Still, another stimulus bill could boost earnings. Negotiations over a new relief bill had been expected to pick up in July.
Nicholas Colas, co-founder of DataTrek Research, said earnings expectations could be too low if Congress passes further economic stimulus this month.
Though not as bad as the second quarter, third- and fourth-quarter earnings still look pretty dire. Analysts see a 24.7% year-over-year decline in earnings for the third quarter and a 13.1% fall in the fourth, while first-quarter 2021 earnings are expected to jump 12.4%, based on Refinitiv’s data.
U.S. quarterly profit performance since 1968 here
All 11 S&P 500 sectors are slated to see a decline in earnings for the second quarter, with energy .SPNY, consumer discretionary .SPLRCD and industrials .SPLRCI among the hardest hit, but utilities .SPLRCU and technology .SPLRCT showing the smallest declines.
Four biggest U.S. quarterly earnings declines here
Sandy Villere, a portfolio manager at New Orleans-based Villere Funds, said he is increasingly focused on companies that have the ability to give earnings and revenue projections for the second half of this year or into 2021.
“The ones that truly can’t give guidance are ones that we would steer away from,” Villere said.

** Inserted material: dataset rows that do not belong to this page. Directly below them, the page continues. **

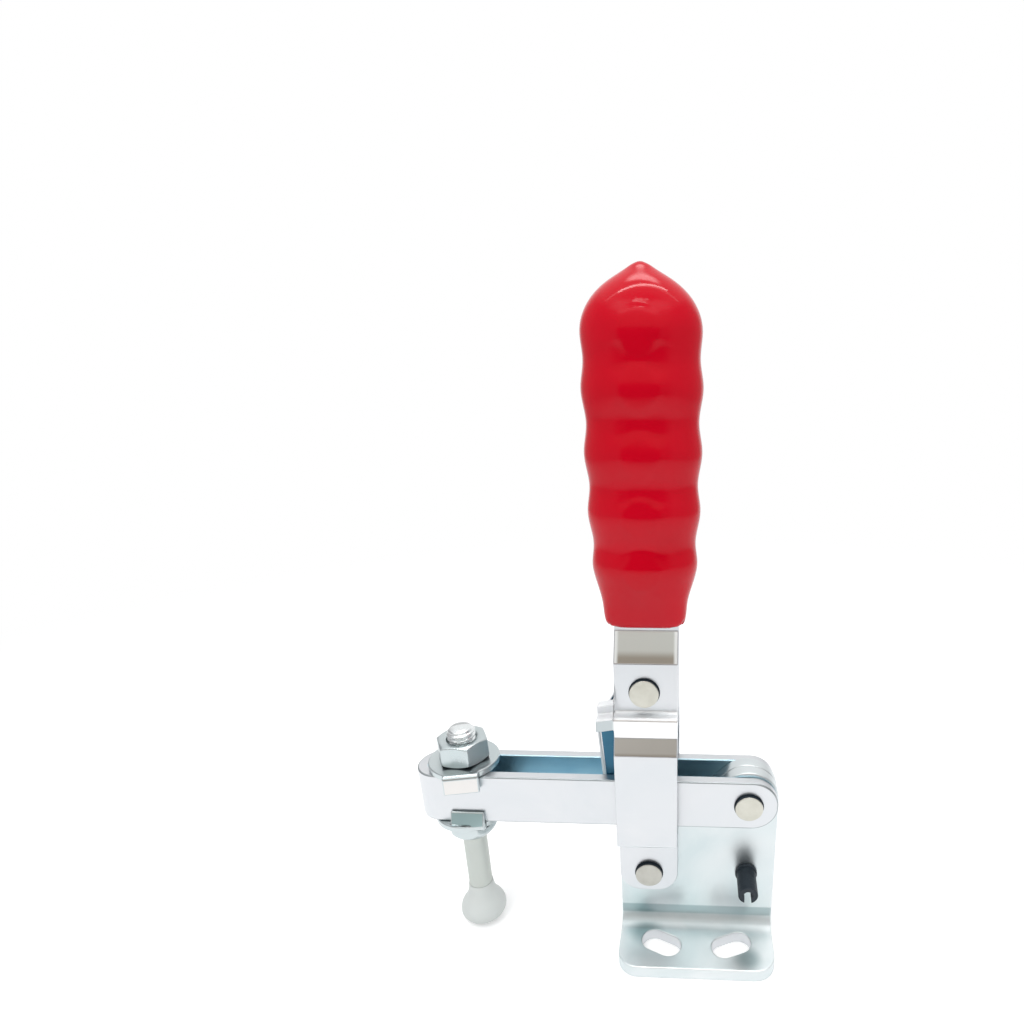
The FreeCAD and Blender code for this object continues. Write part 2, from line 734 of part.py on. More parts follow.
def flanged_washer(label, upper):
    """Round washer with two tabs folded over the arm's legs, on top of the arm or under it.

    The upper washer sits turned on the arm. The lower one's tabs thin out towards their tips.
    """
    body = new_body(label)
    if upper:
        turn = "(upper_washer_turn * 1 deg)"
        # the tabs' inner corners clear the arm's legs when the washer is turned
        leg = f"(({TAB_INNER} + tab_width / 2 * sin{turn}) / cos{turn})"
        face = "(arm_pivot_z + arm_height / 2 + seat_gap)"
        back = f"({face} + washer_sheet)"
        tip = f"({face} - tab_drop)"
        tip_sheet = "tab_sheet"
        shift = "0"
    else:
        leg = TAB_INNER
        face = "(arm_pivot_z - arm_height / 2 - seat_gap)"
        back = f"({face} - washer_sheet)"
        tip = f"({face} + tab_drop)"
        tip_sheet = "tab_tip_sheet"
        shift = "lower_tab_shift"
    plan = new_sketch(body, label + "_plan", "XY_Plane", face if upper else back)
    draw_circle(plan, "0", "0", "washer_diameter")
    draw_circle(plan, "0", "0", "washer_bore")
    pad(body, label + "_disc", plan, "washer_sheet")
    for name, sign in (("front", "-"), ("rear", "")):
        fold = new_sketch(body, f"{label}_{name}_tab_section", "YZ_Plane", shift)
        draw_loop(fold, [
            (f"{sign}{leg}", tip),
            (f"{sign}({leg} + {tip_sheet})", tip),
            (f"{sign}({leg} + tab_sheet)", face),
            (f"{sign}({leg} + tab_sheet)", back),
            (f"{sign}{leg}", back),
        ])
        pad(body, f"{label}_{name}_tab", fold, "tab_width", "Symmetric")
    reach = sized(f"{leg} + tab_sheet")
    round_edges(body, label + "_folds", "tab_bend", lambda edge: (
        runs_along(edge, ALONG_X) and near(abs(edge.CenterOfMass.y), reach)
        and near(edge.CenterOfMass.z, sized(back))))
    if upper:
        body.Placement = Placement(Vector(0, 0, 0), Rotation(ALONG_Z, 1))
        body.setExpression("Placement.Rotation.Angle", bound(turn))
    return place_on_spindle(body)


def spindle_cap(label):
    """Rubber foot with a round belly and a flared neck, moulded round the stem's end."""
    body = new_body(label)
    profile = new_sketch(body, label + "_profile", "XZ_Plane")
    draw_loop(profile, [
        ("0", "cap_low_z"),
        ("cap_foot_radius", "cap_low_z", "cap_foot_round", 1),
        ("cap_belly_radius", "cap_belly_z", "cap_belly_round", 1),
        ("cap_shoulder_radius", "cap_shoulder_z", "cap_shoulder_round", 1),
        ("cap_neck_radius + cap_flare_step", "cap_shoulder_z + cap_flare_rise", "cap_flare_round", -1),
        ("cap_neck_radius", "cap_neck_z"),
        ("spindle_stem / 2", "cap_neck_z"),
        ("spindle_stem / 2", "spindle_low_z"),
        ("0", "spindle_low_z"),
    ])
    revolve(body, label + "_moulded", profile)
    return place_on_spindle(body)


def build():
    """Make every piece and return them in the order of assembly."""
    arm_face = "(base_sheet + side_gap + arm_sheet)"
    foot_face = "(base_sheet + side_gap + plate_sheet)"
    upper_nut_low = "arm_pivot_z + arm_height / 2 + seat_gap + washer_sheet"
    lower_nut_low = "arm_pivot_z - arm_height / 2 - seat_gap - washer_sheet - nut_height"
    pieces = []
    for name, side in (("front", -1), ("rear", 1)):
        pieces.append(base_bracket(f"base_{name}_bracket", side))
        pieces.append(handle_plate(f"handle_{name}_plate", side))
        pieces.append(rivet(
            f"link_lower_rivet_{name}", LINK_LOW_X, "arm_pivot_z",
            "base_sheet + side_gap", arm_face, front=side < 0, rear=side > 0))
    pieces.append(stop_pin("handle_stop_pin"))
    pieces.append(rivet(
        "arm_pivot_rivet", ARM_PIVOT_X, "arm_pivot_z", "0", f"{arm_face} + running_gap"))
    pieces.append(rivet(
        "handle_pivot_rivet", HANDLE_PIVOT_X, "handle_pivot_z", "0", f"{foot_face} + running_gap"))
    pieces.append(rivet("link_upper_rivet", LINK_TOP_X, "link_top_z", "0", foot_face))
    pieces.append(clamp_arm("clamp_arm"))
    pieces.append(inner_link("inner_link"))
    pieces.append(tang_rivet("grip_lower_rivet", "tang_rivet_low_z"))
    pieces.append(tang_rivet("grip_upper_rivet", "tang_rivet_high_z"))
    pieces.append(handle_grip("handle_grip"))
    pieces.append(spindle_bolt("spindle_bolt"))
    pieces.append(hex_nut("spindle_upper_nut", upper_nut_low))
    pieces.append(hex_nut("spindle_lower_nut", lower_nut_low, crowned=True))
    pieces.append(flanged_washer("upper_flanged_washer", True))
    pieces.append(flanged_washer("lower_flanged_washer", False))
    pieces.append(spindle_cap("spindle_cap"))
    return pieces


def check(pieces):
    """Stop if any object failed, or if a piece isn't one valid solid."""
    DOCUMENT.recompute()
    for item in DOCUMENT.Objects:
        if "Invalid" in item.State or "Error" in item.State:
            raise RuntimeError(f"{item.Name} failed: {item.State}")
    for piece in pieces:
        shape = piece.Shape
        if shape.isNull() or not shape.isValid():
            raise RuntimeError(f"{piece.Label} has no valid shape")
        if len(shape.Solids) != 1 or shape.Volume <= 0:
            raise RuntimeError(f"{piece.Label} is not one solid")
        print(f"{piece.Label}: {shape.Volume:.1f} mm3")


def main():
    """Fill the sheet, build and check the pieces, and write one STEP file for each."""
    fill_sheet()
    pieces = build()
    check(pieces)
    os.makedirs("parts", exist_ok=True)
    for piece in pieces:
        piece.Shape.exportStep(f"parts/{piece.Label}.step")


main()
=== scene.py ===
"""Vertical toggle clamp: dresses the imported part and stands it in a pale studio."""
import json
import logging
import math
from dataclasses import dataclass
from enum import Enum
from typing import Callable, Sequence

import bmesh
import bpy
from mathutils import Matrix, Vector
from mathutils.bvhtree import BVHTree


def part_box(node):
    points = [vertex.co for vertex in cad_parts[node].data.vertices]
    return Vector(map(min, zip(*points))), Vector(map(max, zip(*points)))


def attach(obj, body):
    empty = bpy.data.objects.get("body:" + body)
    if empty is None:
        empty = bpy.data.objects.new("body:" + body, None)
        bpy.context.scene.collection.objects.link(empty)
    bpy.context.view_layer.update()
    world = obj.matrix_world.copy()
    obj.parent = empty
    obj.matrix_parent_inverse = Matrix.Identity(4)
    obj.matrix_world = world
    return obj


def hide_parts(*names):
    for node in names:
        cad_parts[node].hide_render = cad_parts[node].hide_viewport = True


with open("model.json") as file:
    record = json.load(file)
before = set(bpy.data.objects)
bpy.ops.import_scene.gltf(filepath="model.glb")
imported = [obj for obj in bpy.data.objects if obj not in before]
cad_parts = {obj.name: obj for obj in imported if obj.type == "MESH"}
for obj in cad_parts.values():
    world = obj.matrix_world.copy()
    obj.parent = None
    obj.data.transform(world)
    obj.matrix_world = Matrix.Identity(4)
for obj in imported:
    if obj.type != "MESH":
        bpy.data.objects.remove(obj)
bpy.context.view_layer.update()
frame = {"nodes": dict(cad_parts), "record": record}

LOG = logging.getLogger("toggle_clamp")
MM = 0.001
PHOTO_SIDE = 1024
WELD = 2e-7

Pair = tuple[float, float]
Colour = tuple[float, float, float]
Socket = bpy.types.NodeSocket
Material = bpy.types.Material
Mesh = bpy.types.Mesh
Face = bpy.types.MeshPolygon
Piece = bpy.types.Object

WHITE: Colour = (1.0, 1.0, 1.0)


class Slot(Enum):
    """Material slots of the record."""

    SHEET = "zinc_plate"
    BOLT = "zinc_bolt"
    RIVET = "rivet_steel"
    PIN = "black_steel"
    GRIP = "red_vinyl"
    CAP = "white_rubber"


class Ends(Enum):
    """What closes the two ends of a net of rings."""

    OPEN = "nothing"
    CAPPED = "a flat face on each"
    JOINED = "each other"


# Node trees

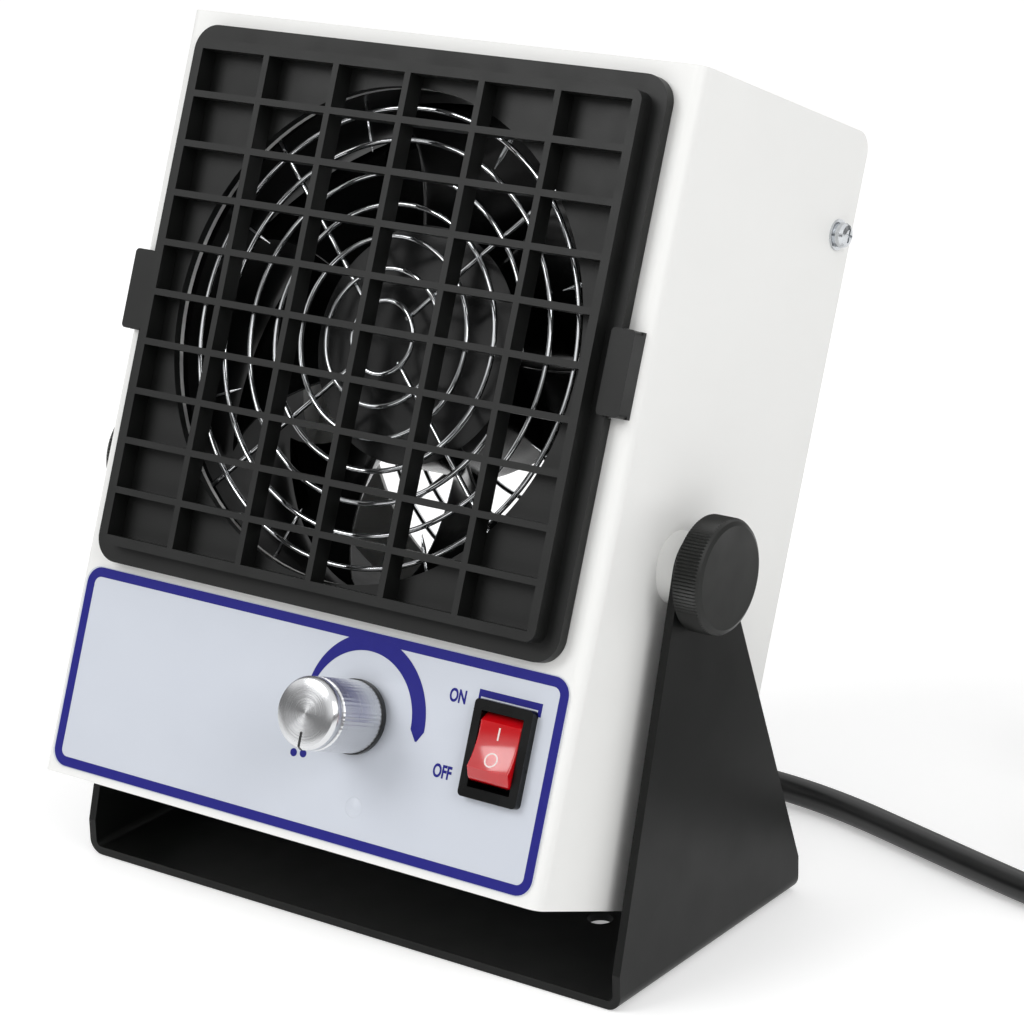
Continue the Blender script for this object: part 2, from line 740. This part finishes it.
class BLOWER_OT_print(bpy.types.Operator):
    """Adds the printed border, speed scale, dots and the words ON and OFF"""

    bl_idname = "blower.print"
    bl_label = "Panel print"

    def execute(self, context):
        settings = context.scene.blower_print
        dress(["control_label"], panel_film())
        ink = printing_ink(settings.ink)
        middle = np.array([0.25, 25.3]) * MM
        width, height = 135.1 * MM, 46.6 * MM
        outer = rounded_outline(width, height, settings.corner) + middle
        inner = rounded_outline(
            width - 2 * settings.border, height - 2 * settings.border,
            max(settings.corner - settings.border, 0.3 * MM)
        ) + middle
        self.band("panel_border", outer, inner, True, ink)
        # The speed scale starts thin at the left and is full width from the top round.
        angle = np.radians(np.linspace(160, 0, 64))
        wide = np.interp(angle, np.radians([0, 100, 160]), [17.8, 17.8, 15.6])
        centre = np.array([15.8, 30.3])
        ring = np.stack([np.cos(angle), np.sin(angle)], -1)
        outer_arc = np.concatenate([centre + wide[:, None] * ring, [[32.1, 27.9]]]) * MM
        inner_arc = np.concatenate([centre + 14.2 * ring, [[31.7, 27.9]]]) * MM
        self.band("speed_scale", outer_arc, inner_arc, False, ink, over=True)
        for index, (x, up) in enumerate(((0.5, 18.9), (3.1, 19.2))):
            a = np.linspace(0, 2 * math.pi, 24, endpoint=False)
            dot = np.stack([x + 0.9 * np.cos(a), up + 0.9 * np.sin(a)], -1) * MM
            hole = np.stack([x + 0.02 * np.cos(a), up + 0.02 * np.sin(a)], -1) * MM
            self.band(f"scale_dot_{index + 1}", dot, hole, True, ink)
        outer_bar = np.array([[45.6, 39.6], [45.6, 42.3], [61.9, 42.3], [61.9, 39.4]]) * MM
        inner_bar = np.array([[46.2, 39.6], [46.2, 40.8], [61.0, 40.8], [61.0, 39.4]]) * MM
        self.band("switch_bar", outer_bar, inner_bar, False, ink)
        self.word("word_on", "ON", 40.4, 39.7, settings.letter_height, ink)
        self.word("word_off", "OFF", 40.2, 23.2, settings.letter_height, ink)
        return {"FINISHED"}

    def band(self, name, outer, inner, closed, ink, over=False):
        """Adds one printed band on the film, or over another one."""
        face = PANEL_FACE - (0.03 if over else 0.01) * MM
        rows = printed_band(outer, inner, face, INK_THICK)
        piece = mesh_piece(name, on_case(rows), band_faces(len(outer), closed), ink, smooth=False)
        outward(piece)
        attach(piece, "case")

    def word(self, name, text, x, up, height, ink):
        """Adds a printed word, centred sideways and upwards at its place."""
        curve = bpy.data.curves.new(name, "FONT")
        curve.body = text
        curve.size = 1.0
        curve.extrude = 0.01
        curve.offset = 0.03
        draft = bpy.data.objects.new(name + "_draft", curve)
        bpy.context.scene.collection.objects.link(draft)
        bpy.context.view_layer.update()
        solved = draft.evaluated_get(bpy.context.evaluated_depsgraph_get())
        mesh = bpy.data.meshes.new_from_object(solved)
        bpy.data.objects.remove(draft)
        flat = np.zeros(len(mesh.vertices) * 3)
        mesh.vertices.foreach_get("co", flat)
        flat = flat.reshape(-1, 3)
        low, high = flat.min(0), flat.max(0)
        size = height / (high[1] - low[1])
        flat = (flat - (low + high) / 2) * size
        thick = np.sign(flat[:, 2]) * INK_THICK / 2
        place = np.stack([
            flat[:, 0] * 0.7 + x * MM, PANEL_FACE - 0.01 * MM - INK_THICK / 2 - thick,
            flat[:, 1] + up * MM,
        ], -1)
        mesh.vertices.foreach_set("co", on_case(place).reshape(-1))
        mesh.materials.clear()
        mesh.materials.append(ink)
        mesh.update()
        piece = bpy.data.objects.new(name, mesh)
        bpy.context.scene.collection.objects.link(piece)
        outward(piece)
        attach(piece, "case")


KNOB_PLACE = np.array([16.0, -1.8, 30.0]) * MM


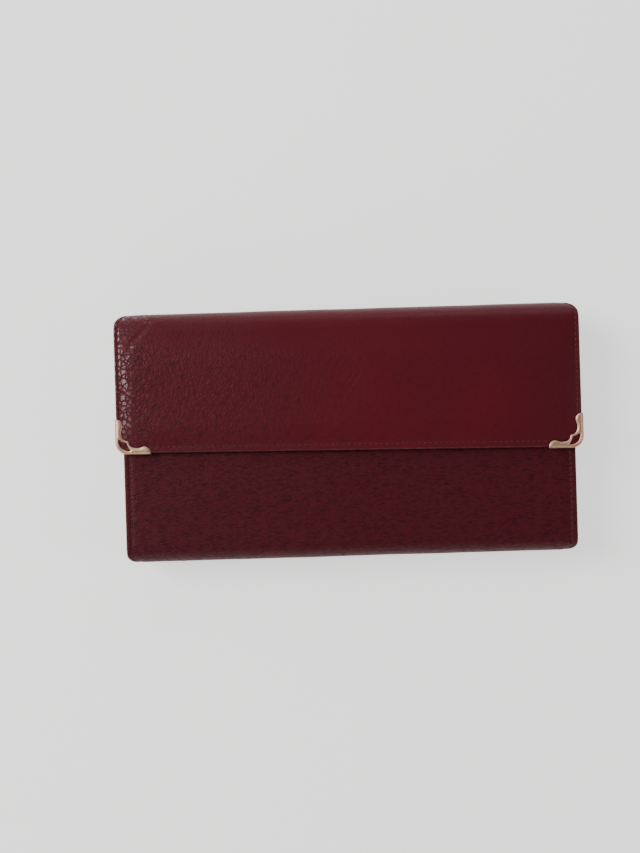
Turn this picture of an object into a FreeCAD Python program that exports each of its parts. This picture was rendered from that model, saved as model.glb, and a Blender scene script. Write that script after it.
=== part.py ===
"""A long flap wallet, lying on its back with the flap shut.

X runs across the wallet, +Y runs from the bottom fold to the spine, and +Z points out of the flap.
The origin is on the surface the wallet lies on, under the middle of its outline. Sizes are millimetres.

The leather cover is one strip that wraps the whole wallet: front panel, bottom fold, back, spine and flap.
It is modelled in the four lengths that move as stiff pieces. Each is leather over lining, and all but the
spine have a board between the two.
Between the back and the front panel hangs a zipped coin pouch, with folded gussets at its ends
and card pockets on its front.
"""
import FreeCAD, Part
import math
import os

import Sketcher
from FreeCAD import Placement, Rotation, Vector

doc = FreeCAD.newDocument("long_wallet")

# Two numbers closer than this are the same place, in millimetres.
SAME = 1e-6

# How far a cutting tool passes beyond the faces that it cuts, in millimetres.
PASS = 1

# ---------------------------------------------------------------- driving dimensions

SIZES = [
    ("height", 99.6, "bottom fold to spine, over the leather"),
    ("flap_width", 185, "width of the flap and the spine"),
    ("side_overhang", 2.2, "how far the flap stands out past each side of the body"),
    ("flap_left", 55.4, "spine to the flap's lower edge, at its left end"),
    ("flap_right", 58.2, "spine to the flap's lower edge, at its right end"),
    ("front_drop", 10, "spine to the front panel's top edge"),
    ("spine_radius", 8, "outer radius of the two folds of the spine"),
    ("bottom_radius", 6, "outer radius of the two bends of the bottom fold"),
    ("spine_corner", 4.4, "rounding of the outline at the ends of the spine"),
    ("bottom_corner", 3, "rounding of the outline at the bottom corners"),
    ("flap_corner", 4.4, "rounding of the flap's lower corners"),
    ("leather", 0.9, "outer leather"),
    ("board", 0.3, "stiffening board"),
    ("lining", 0.6, "lining leather"),
    ("board_inset", 4, "edge of the leather to the edge of its board"),
    ("board_stop", 1, "start of a bend to the edge of the board beside it"),
    ("board_corner", 2, "rounding of the corners of the flap's board"),
    ("lining_inset", 1, "edge of the leather to the edge of its lining"),
    ("bill_gap", 4.2, "clear depth of each bill compartment"),
    ("flap_gap", 0.9, "front panel to the inside of the shut flap"),
    ("fold_slack", 0.1, "gap in the leather where a stiff length ends"),
    ("pouch_wall", 0.7, "leather of the coin pouch"),
    ("coin_gap", 4.6, "clear depth of the coin pouch"),
    ("pouch_lift", 1.5, "bottom bend to the bottom of the pouch"),
    ("pouch_drop", 22, "spine to the mouth of the pouch"),
    ("pouch_inset", 1.3, "side of the body to the side of the pouch"),
    ("card_leaf", 0.5, "leather of one card pocket"),
    ("card_side", 0.7, "side of the pouch to the card pockets"),
    ("card_split", 1.4, "gap between the two columns of card pockets"),
    ("card_drop", 5, "mouth of the pouch to the highest card pocket's edge"),
    ("card_step", 9, "from one card pocket's edge to the next one down"),
    ("gusset_leaf", 0.4, "leather of a gusset"),
    ("gusset_depth", 7, "how far a folded gusset reaches inwards"),
    ("gusset_drop", 1, "mouth of the pouch to the top of the gussets"),
    ("tape_clearance", 1, "zip tape to the top of the pouch's own gussets"),
    ("corner_arm", 13.8, "length of each arm of a metal corner"),
    ("corner_bulb", 3.0, "width of an arm at its rounded end"),
    ("corner_neck", 2.45, "width of an arm at its waist"),
    ("corner_knee", 5.1, "outer sides of a metal corner to the knee between its arms"),
    ("corner_rim", 0.7, "metal between the knee and the window, along each arm"),
    ("corner_border", 1.35, "metal between the sides and the window"),
    ("corner_sheet", 0.3, "thickness of a metal corner"),
    ("corner_slack", 0.05, "leather's edge to the inside of a metal corner"),
    ("snap_rise", 14, "flap's lower edge, at its middle, to the snap"),
    ("socket_radius", 5.2, "outside of the snap's socket"),
    ("socket_bore", 2.9, "mouth of the snap's socket"),
    ("socket_proud", 0.45, "how far the socket's rim stands out of the lining"),
    ("socket_lip", 0.4, "mouth of the socket to the crest of its rim"),
    ("socket_chamfer", 0.6, "side of the socket to the crest of its rim"),
    ("stud_radius", 2.2, "head of the snap's stud"),
    ("stud_flange", 4.2, "foot of the snap's stud"),
    ("stud_shank", 1.54, "shank of the snap's stud, through the front panel"),
    ("stud_foot", 0.2, "thickness of the foot of the snap's stud"),
    ("snap_clearance", 0.2, "stud to the bottom of the socket"),
    ("thread", 0.5, "width of a sewing thread"),
    ("thread_proud", 0.12, "how far a thread stands out of the leather"),
    ("seam_inset", 2.4, "leather's edge to the seam"),
    ("side_seam", 1.6, "side of the flap to its seam"),
    ("seam_stop", 1, "metal corner to the end of the flap's thread"),
    ("seam_start", 0.5, "bottom bend to the start of the front panel's thread"),
    ("tape", 0.35, "woven zip tape"),
    ("tape_leg", 9.6, "tape sewn to the pouch wall"),
    ("tooth_row", 1.2, "middle of the zip to the root of a tooth"),
    ("tooth_gap", 0.25, "middle of the zip to the tip of a tooth"),
    ("tooth_tall", 1.4, "height of a tooth"),
    ("tooth_wide", 1.0, "one tooth along the zip"),
    ("tooth_pitch", 2.0, "from one tooth of a row to the next"),
    ("stop_wide", 1.6, "one zip stop along the zip"),
    ("zip_inset", 11, "side of the pouch to the end of the rows of teeth"),
    ("tape_tail", 4, "end of the rows of teeth to the end of the tape"),
    ("slider_park", 8, "end of the rows of teeth to the middle of the slider at rest"),
    ("slider_length", 8.4, "length of the zip slider"),
    ("slider_plate", 0.8, "thickness of the slider's plates"),
    ("slider_clearance", 0.15, "slider to the teeth and the tape"),
    ("slider_lip", 1.1, "thickness of the upper plate's side lips"),
    ("slider_corner", 0.66, "rounding of the slider's corners"),
    ("web", 0.3, "thickness of the web that joins the slider's plates"),
    ("web_length", 2.73, "length of that web, from the slider's closed end"),
    ("cheek_in", 1.05, "middle of the slider to the inside of the cheeks that hold the pin"),
    ("cheek_out", 1.7, "middle of the slider to the outside of the cheeks"),
    ("cheek_half", 1.3, "pin to the end of a cheek"),
    ("cheek_rise", 0.5, "pin's side to the top of a cheek"),
    ("pull_length", 15, "pin to the end of the pull"),
    ("pull_width", 4.2, "width of the pull"),
    ("pull_sheet", 0.9, "thickness of the pull"),
    ("pull_play", 0.15, "eye of the pull to the cheeks and the slider's plate"),
    ("pull_eye", 0.75, "metal round the eye of the pull"),
    ("pull_start", 0.6, "pin to the start of the tab of the pull"),
    ("pull_neck", 2.8, "pin to the end of the pull's neck"),
    ("pull_shoulder", 4.0, "pin to the pull's shoulders"),
    ("pull_shoulder_half", 1.722, "half of the pull's width at its shoulders"),
    ("pull_hole", 0.945, "radius of the hole in the end of the pull"),
    ("pin_radius", 0.55, "pin that holds the pull"),
    ("pin_clearance", 0.05, "pin to the eye of the pull, radially"),
]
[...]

There is a chance investors will find reasons to reward some companies this earnings season, said Sam Stovall, chief investment strategist at CFRA Research in New York, pointing to FedEx (FDX.N), whose shares jumped last week after the company posted better-than-expected quarterly profit and revenue.
David Ellison, a portfolio manager at Hennessy Funds, said investors will likely continue to look past poor results as long as parts of the economy remain shuttered.
“A tsunami hit and there’s going to be a couple of quarters for them to figure it out,” he said.